*Input records:*
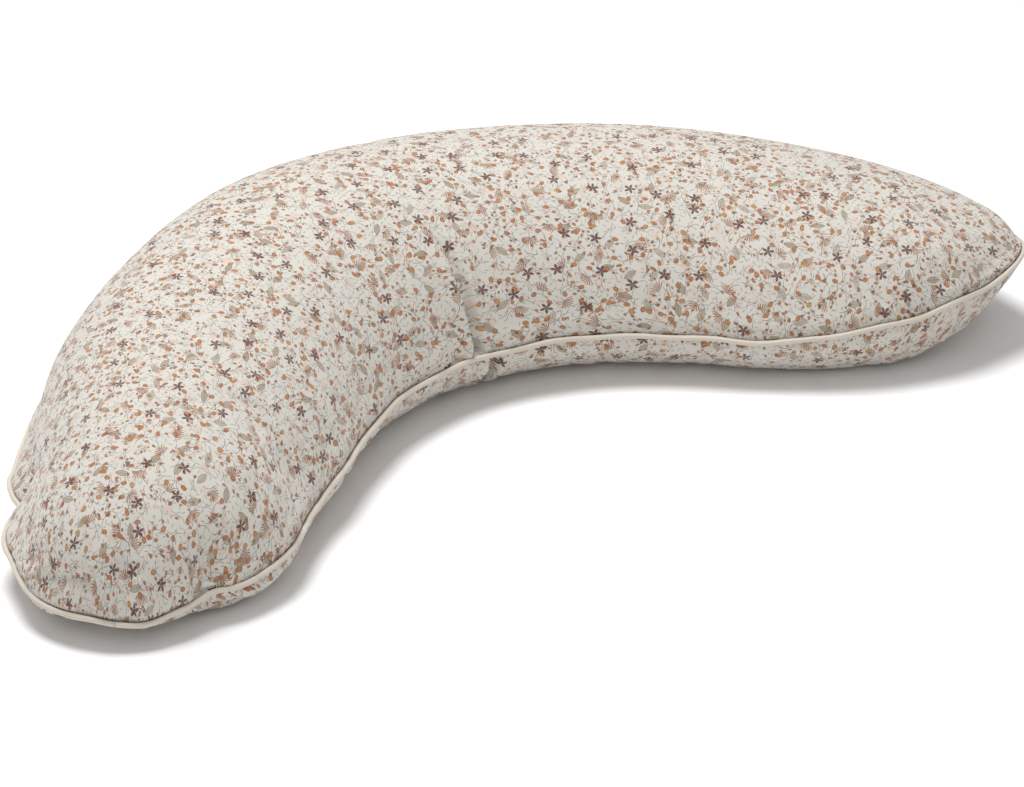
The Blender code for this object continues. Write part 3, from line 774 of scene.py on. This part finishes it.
...
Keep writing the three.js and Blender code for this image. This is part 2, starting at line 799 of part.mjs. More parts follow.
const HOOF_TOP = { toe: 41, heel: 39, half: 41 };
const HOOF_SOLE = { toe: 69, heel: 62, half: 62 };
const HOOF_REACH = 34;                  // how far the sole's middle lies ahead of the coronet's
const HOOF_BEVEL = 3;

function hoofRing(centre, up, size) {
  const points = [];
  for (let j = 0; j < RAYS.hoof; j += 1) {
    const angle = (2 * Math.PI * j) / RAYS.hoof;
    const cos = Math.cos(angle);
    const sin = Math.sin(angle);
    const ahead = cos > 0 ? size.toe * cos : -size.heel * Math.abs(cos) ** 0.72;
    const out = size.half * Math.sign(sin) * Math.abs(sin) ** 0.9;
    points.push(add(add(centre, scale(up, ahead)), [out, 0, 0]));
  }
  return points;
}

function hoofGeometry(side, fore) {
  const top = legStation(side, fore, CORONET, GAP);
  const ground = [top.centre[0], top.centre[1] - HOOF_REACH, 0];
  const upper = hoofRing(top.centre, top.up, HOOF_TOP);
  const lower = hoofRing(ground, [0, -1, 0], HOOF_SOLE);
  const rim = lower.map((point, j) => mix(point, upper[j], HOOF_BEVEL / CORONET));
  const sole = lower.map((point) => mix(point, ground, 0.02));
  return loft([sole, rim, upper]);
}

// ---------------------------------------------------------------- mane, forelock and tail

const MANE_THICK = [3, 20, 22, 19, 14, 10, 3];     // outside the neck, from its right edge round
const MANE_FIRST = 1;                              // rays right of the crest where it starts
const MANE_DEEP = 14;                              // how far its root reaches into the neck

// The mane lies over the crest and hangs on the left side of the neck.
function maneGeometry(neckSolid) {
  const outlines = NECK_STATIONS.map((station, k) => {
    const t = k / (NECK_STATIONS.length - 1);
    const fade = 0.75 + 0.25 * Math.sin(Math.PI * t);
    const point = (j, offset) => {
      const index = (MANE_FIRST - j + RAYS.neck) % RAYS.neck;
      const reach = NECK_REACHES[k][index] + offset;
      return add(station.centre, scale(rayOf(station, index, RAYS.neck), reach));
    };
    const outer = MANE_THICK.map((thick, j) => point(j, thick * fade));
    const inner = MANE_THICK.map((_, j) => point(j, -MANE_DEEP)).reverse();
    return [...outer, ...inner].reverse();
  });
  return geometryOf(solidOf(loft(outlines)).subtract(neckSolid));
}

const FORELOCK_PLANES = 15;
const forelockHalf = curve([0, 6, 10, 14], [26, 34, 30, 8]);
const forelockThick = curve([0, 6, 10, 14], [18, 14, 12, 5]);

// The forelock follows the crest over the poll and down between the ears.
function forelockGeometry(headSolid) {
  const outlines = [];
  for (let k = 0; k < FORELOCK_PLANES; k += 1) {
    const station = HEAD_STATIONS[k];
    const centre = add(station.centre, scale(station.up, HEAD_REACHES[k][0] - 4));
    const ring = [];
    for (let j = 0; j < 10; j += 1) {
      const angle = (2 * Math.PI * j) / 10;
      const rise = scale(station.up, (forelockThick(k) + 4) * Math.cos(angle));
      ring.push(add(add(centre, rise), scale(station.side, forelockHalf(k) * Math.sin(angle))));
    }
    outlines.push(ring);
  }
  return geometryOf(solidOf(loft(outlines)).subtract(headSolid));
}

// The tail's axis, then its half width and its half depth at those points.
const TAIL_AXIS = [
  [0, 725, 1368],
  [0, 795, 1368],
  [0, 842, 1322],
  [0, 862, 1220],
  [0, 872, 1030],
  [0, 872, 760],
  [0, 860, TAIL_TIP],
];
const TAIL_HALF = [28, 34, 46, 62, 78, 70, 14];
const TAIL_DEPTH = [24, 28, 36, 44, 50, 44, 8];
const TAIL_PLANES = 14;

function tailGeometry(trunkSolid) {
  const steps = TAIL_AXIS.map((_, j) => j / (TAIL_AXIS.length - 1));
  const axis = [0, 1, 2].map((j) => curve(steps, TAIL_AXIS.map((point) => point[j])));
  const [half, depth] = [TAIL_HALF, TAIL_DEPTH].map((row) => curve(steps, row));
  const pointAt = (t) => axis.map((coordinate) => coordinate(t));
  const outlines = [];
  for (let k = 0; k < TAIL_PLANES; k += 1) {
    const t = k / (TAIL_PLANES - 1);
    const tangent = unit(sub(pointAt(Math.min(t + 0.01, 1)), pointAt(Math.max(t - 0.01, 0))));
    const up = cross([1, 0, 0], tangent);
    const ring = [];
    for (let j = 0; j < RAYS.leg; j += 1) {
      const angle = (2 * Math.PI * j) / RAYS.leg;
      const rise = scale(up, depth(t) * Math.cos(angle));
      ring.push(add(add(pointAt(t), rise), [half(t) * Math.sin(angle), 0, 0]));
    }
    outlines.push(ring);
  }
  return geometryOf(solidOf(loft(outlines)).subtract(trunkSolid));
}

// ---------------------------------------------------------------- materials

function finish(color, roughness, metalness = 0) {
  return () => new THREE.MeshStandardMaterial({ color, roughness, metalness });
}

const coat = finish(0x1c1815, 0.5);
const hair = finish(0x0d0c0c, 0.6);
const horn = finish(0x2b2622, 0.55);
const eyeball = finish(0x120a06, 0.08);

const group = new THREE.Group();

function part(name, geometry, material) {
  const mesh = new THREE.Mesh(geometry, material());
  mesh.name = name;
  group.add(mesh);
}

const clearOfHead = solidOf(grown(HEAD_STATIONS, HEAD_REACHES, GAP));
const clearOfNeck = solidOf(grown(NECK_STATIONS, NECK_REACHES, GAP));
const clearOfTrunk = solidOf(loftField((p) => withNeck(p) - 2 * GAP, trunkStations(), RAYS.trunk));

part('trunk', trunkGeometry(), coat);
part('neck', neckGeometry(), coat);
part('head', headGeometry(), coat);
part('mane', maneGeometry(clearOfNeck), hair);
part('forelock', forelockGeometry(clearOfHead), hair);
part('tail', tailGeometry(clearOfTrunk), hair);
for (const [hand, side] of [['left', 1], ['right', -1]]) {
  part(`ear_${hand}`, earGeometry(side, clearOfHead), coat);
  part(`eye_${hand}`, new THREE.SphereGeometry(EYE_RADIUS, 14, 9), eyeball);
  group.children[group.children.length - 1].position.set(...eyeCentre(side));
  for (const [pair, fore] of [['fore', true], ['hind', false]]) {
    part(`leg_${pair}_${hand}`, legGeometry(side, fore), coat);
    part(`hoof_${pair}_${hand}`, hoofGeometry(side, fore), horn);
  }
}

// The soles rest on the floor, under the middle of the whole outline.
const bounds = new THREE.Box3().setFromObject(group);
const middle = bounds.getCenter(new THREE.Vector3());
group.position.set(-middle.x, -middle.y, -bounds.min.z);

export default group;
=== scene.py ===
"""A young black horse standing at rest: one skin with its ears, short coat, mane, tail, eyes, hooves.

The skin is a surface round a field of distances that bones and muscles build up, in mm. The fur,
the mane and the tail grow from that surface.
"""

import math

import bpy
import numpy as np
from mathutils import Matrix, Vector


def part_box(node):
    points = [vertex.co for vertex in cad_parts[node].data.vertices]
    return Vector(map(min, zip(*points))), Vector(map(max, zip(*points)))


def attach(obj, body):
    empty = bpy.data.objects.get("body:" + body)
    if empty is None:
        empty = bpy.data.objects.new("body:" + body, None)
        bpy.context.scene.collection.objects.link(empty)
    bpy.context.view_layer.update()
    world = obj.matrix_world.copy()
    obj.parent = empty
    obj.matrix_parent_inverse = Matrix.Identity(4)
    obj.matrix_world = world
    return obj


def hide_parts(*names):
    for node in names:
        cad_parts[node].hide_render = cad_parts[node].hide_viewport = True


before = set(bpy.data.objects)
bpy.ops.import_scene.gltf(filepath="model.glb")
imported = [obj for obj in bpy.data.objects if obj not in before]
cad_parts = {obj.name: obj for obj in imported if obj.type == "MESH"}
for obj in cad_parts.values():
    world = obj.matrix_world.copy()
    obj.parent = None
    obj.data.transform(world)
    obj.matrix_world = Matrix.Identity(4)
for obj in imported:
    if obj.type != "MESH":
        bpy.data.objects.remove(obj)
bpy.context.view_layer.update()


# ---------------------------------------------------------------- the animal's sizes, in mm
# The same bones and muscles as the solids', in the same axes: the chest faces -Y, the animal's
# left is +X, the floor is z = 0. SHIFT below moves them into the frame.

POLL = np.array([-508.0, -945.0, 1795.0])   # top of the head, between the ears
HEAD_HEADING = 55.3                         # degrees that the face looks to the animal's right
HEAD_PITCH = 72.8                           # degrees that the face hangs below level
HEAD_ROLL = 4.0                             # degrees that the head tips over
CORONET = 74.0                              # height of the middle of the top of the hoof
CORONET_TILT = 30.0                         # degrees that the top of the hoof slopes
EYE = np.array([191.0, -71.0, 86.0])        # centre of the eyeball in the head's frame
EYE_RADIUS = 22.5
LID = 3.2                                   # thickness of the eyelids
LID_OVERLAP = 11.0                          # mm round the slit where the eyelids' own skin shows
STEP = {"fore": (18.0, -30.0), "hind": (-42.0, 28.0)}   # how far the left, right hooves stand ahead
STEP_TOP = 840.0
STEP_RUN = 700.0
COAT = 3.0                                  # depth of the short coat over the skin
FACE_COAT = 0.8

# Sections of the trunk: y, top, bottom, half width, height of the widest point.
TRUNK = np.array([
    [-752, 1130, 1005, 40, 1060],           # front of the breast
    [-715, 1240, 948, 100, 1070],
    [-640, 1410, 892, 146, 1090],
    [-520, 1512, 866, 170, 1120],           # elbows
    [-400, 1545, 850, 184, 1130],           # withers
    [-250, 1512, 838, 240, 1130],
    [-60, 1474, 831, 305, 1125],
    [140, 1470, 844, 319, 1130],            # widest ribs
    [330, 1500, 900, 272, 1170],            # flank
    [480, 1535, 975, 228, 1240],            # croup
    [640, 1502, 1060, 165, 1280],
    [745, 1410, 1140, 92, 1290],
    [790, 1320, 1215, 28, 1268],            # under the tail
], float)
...
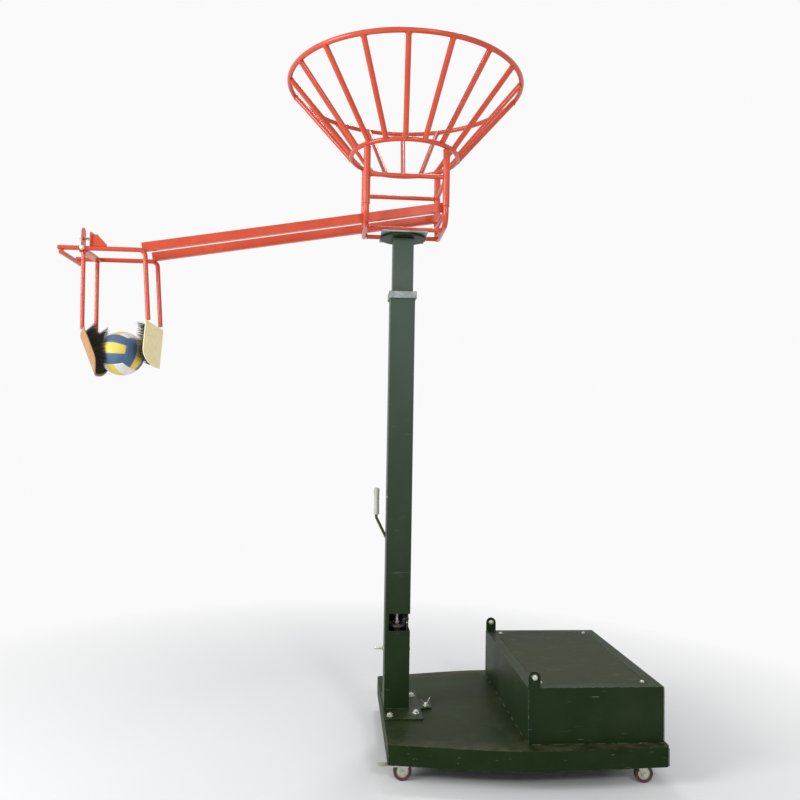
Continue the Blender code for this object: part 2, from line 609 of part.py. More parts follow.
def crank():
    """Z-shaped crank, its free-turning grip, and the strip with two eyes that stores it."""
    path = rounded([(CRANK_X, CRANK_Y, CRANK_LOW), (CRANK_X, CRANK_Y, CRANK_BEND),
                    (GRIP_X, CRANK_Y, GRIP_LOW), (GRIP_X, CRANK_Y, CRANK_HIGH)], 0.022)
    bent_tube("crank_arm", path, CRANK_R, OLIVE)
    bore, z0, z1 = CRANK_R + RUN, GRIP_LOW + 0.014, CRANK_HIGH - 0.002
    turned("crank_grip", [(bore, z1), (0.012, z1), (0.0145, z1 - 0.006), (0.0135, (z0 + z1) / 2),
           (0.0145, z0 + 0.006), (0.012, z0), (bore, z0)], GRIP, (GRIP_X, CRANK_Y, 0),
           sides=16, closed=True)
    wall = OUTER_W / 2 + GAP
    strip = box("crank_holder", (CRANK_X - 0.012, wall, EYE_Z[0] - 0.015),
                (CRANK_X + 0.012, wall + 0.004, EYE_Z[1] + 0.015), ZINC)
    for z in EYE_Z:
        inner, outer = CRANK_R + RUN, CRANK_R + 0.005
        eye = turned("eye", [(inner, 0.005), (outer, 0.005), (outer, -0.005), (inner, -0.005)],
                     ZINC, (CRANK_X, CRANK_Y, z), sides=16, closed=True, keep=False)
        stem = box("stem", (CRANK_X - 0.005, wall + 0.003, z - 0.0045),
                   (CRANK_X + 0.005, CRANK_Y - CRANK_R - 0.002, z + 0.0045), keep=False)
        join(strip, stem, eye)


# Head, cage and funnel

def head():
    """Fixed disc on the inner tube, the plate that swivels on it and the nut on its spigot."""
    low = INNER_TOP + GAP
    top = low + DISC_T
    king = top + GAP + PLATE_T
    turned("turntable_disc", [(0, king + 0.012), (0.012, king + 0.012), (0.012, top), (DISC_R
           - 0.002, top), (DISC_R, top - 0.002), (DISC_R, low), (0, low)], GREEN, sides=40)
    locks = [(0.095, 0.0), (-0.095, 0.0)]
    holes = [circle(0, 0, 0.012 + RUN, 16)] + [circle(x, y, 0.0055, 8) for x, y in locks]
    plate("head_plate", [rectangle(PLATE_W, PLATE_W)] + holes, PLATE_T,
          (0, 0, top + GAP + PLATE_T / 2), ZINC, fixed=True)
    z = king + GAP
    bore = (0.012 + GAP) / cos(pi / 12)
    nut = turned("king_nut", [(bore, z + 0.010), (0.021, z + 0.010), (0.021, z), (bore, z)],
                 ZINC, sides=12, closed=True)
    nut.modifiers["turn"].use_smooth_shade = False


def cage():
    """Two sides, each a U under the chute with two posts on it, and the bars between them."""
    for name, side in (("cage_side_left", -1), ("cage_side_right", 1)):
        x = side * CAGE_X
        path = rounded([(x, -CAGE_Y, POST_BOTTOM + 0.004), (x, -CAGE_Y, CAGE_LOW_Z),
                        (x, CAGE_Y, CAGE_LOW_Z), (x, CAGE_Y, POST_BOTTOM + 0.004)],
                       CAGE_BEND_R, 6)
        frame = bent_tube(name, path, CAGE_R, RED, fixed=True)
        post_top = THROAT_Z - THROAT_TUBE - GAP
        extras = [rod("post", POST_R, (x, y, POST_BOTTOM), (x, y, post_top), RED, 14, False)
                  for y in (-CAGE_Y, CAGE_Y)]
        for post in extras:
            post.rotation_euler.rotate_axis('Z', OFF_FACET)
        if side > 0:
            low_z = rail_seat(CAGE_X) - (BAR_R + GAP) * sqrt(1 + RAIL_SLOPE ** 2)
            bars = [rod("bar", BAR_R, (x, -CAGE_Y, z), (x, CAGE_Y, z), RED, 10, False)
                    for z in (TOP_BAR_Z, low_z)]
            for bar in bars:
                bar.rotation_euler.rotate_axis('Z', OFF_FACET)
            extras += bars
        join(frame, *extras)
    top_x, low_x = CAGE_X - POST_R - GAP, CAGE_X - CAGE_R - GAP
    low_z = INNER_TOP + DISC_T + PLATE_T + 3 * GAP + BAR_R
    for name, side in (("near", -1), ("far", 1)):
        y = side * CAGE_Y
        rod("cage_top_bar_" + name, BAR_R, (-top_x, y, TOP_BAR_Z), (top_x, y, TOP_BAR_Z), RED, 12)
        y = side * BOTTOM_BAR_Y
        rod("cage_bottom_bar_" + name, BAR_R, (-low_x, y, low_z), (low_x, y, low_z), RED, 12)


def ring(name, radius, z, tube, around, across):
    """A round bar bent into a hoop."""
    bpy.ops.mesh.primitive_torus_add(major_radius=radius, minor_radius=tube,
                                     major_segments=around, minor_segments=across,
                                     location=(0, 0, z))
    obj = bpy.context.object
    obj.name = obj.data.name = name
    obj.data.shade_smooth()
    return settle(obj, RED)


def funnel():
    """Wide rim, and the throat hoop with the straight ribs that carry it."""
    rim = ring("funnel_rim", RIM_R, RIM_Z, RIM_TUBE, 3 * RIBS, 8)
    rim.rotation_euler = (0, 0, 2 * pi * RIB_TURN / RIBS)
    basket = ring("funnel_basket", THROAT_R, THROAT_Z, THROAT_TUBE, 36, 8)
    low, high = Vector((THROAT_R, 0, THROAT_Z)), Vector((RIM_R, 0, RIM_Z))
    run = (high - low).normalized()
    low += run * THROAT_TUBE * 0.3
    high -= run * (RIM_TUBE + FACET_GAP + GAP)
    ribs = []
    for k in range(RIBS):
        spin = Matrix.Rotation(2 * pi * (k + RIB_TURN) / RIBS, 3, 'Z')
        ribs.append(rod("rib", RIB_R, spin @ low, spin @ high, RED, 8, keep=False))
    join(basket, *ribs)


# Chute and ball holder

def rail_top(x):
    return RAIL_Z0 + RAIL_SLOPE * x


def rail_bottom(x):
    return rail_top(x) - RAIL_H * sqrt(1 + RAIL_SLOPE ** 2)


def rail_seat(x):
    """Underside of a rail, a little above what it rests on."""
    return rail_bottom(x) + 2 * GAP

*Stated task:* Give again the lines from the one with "the whole outline." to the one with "zip(*points))), Vector(map(max, zip(*points)))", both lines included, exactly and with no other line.

*Final result:*
// The soles rest on the floor, under the middle of the whole outline.
const bounds = new THREE.Box3().setFromObject(group);
const middle = bounds.getCenter(new THREE.Vector3());
group.position.set(-middle.x, -middle.y, -bounds.min.z);

export default group;
=== scene.py ===
"""A young black horse standing at rest: one skin with its ears, short coat, mane, tail, eyes, hooves.

The skin is a surface round a field of distances that bones and muscles build up, in mm. The fur,
the mane and the tail grow from that surface.
"""

import math

import bpy
import numpy as np
from mathutils import Matrix, Vector


def part_box(node):
    points = [vertex.co for vertex in cad_parts[node].data.vertices]
    return Vector(map(min, zip(*points))), Vector(map(max, zip(*points)))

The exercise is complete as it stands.